↓
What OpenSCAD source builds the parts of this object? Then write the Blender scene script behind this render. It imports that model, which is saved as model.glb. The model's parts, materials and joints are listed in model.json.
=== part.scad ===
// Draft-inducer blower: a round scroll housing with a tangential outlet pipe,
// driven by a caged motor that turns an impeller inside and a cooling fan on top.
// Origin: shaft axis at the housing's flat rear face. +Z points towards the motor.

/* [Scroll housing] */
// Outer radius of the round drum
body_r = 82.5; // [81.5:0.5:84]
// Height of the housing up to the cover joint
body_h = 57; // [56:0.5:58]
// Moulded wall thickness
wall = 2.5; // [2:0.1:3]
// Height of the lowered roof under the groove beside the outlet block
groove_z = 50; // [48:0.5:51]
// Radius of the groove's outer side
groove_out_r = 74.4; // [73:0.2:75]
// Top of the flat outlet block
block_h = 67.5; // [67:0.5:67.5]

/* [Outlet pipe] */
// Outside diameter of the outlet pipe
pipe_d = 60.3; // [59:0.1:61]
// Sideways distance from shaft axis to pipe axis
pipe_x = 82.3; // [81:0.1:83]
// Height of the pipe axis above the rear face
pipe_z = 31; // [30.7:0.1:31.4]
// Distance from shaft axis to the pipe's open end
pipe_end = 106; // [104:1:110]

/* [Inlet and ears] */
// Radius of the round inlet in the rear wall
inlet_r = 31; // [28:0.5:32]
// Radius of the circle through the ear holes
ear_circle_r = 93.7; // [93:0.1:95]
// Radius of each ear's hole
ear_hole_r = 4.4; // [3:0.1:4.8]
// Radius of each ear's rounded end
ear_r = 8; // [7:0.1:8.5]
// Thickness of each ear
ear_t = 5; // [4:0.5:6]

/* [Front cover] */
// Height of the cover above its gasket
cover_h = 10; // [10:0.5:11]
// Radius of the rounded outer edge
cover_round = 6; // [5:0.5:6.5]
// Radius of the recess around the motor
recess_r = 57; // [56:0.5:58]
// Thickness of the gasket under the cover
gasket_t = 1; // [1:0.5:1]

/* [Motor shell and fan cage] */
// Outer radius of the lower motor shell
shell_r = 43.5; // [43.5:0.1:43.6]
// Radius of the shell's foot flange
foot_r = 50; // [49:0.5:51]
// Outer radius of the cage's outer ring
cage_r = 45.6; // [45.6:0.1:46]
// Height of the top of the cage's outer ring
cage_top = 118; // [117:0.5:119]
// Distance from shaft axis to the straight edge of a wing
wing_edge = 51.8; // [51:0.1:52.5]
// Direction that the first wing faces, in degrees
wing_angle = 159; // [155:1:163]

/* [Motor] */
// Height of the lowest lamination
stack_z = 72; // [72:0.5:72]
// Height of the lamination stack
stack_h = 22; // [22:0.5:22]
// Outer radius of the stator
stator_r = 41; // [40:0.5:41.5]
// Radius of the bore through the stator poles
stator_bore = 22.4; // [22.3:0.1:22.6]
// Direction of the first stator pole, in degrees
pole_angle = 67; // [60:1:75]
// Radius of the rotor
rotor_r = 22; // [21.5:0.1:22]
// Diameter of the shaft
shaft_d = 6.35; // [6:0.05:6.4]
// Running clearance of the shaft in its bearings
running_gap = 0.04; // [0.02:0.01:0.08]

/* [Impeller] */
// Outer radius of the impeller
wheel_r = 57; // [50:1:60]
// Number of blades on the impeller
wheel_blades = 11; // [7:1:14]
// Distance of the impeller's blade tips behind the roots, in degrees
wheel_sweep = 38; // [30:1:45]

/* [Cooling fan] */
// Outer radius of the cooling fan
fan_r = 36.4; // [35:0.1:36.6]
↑
↓
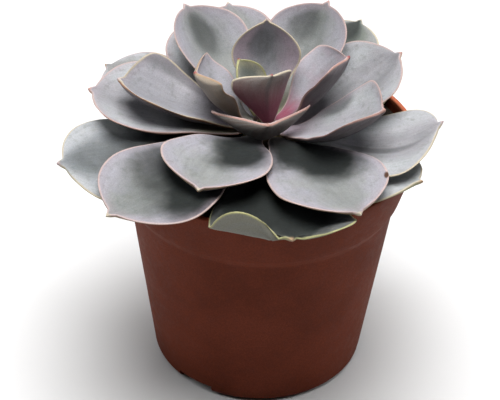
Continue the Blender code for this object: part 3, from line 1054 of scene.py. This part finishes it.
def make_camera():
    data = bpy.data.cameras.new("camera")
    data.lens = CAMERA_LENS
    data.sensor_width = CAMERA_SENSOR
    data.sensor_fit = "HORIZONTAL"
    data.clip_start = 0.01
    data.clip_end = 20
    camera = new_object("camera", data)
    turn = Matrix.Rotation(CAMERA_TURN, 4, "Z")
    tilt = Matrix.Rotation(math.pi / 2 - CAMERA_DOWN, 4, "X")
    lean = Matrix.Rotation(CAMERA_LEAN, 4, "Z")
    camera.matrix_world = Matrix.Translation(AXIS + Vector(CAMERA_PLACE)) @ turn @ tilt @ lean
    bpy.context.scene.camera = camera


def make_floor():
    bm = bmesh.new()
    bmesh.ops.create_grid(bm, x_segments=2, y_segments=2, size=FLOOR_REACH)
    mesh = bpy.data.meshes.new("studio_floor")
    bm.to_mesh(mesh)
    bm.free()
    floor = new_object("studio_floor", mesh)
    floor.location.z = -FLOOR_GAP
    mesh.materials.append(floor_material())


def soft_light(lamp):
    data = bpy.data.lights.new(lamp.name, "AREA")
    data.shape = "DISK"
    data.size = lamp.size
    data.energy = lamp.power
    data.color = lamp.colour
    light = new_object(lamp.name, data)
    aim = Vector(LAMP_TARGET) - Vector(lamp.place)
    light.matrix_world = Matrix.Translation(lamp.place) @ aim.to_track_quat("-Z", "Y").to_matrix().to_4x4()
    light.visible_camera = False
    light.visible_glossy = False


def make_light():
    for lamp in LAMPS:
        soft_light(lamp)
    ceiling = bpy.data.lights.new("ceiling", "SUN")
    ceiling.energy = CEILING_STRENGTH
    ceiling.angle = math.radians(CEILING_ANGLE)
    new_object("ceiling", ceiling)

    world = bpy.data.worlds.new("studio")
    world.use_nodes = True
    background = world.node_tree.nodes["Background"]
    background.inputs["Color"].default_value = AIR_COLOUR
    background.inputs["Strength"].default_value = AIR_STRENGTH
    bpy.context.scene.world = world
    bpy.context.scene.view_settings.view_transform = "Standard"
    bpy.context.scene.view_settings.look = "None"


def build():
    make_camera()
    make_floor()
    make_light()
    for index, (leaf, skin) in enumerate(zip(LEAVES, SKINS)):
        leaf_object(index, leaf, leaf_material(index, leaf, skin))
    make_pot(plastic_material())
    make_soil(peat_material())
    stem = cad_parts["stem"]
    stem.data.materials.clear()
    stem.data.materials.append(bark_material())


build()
↑
* **SET TASK**: Retype, exactly and in full, the lines above from the one containing "What OpenSCAD source" through the one containing "block_h = 67.5; // [67:0.5:67.5]".

* **THE SOLUTION**:
What OpenSCAD source builds the parts of this object? Then write the Blender scene script behind this render. It imports that model, which is saved as model.glb. The model's parts, materials and joints are listed in model.json.
=== part.scad ===
// Draft-inducer blower: a round scroll housing with a tangential outlet pipe,
// driven by a caged motor that turns an impeller inside and a cooling fan on top.
// Origin: shaft axis at the housing's flat rear face. +Z points towards the motor.

/* [Scroll housing] */
// Outer radius of the round drum
body_r = 82.5; // [81.5:0.5:84]
// Height of the housing up to the cover joint
body_h = 57; // [56:0.5:58]
// Moulded wall thickness
wall = 2.5; // [2:0.1:3]
// Height of the lowered roof under the groove beside the outlet block
groove_z = 50; // [48:0.5:51]
// Radius of the groove's outer side
groove_out_r = 74.4; // [73:0.2:75]
// Top of the flat outlet block
block_h = 67.5; // [67:0.5:67.5]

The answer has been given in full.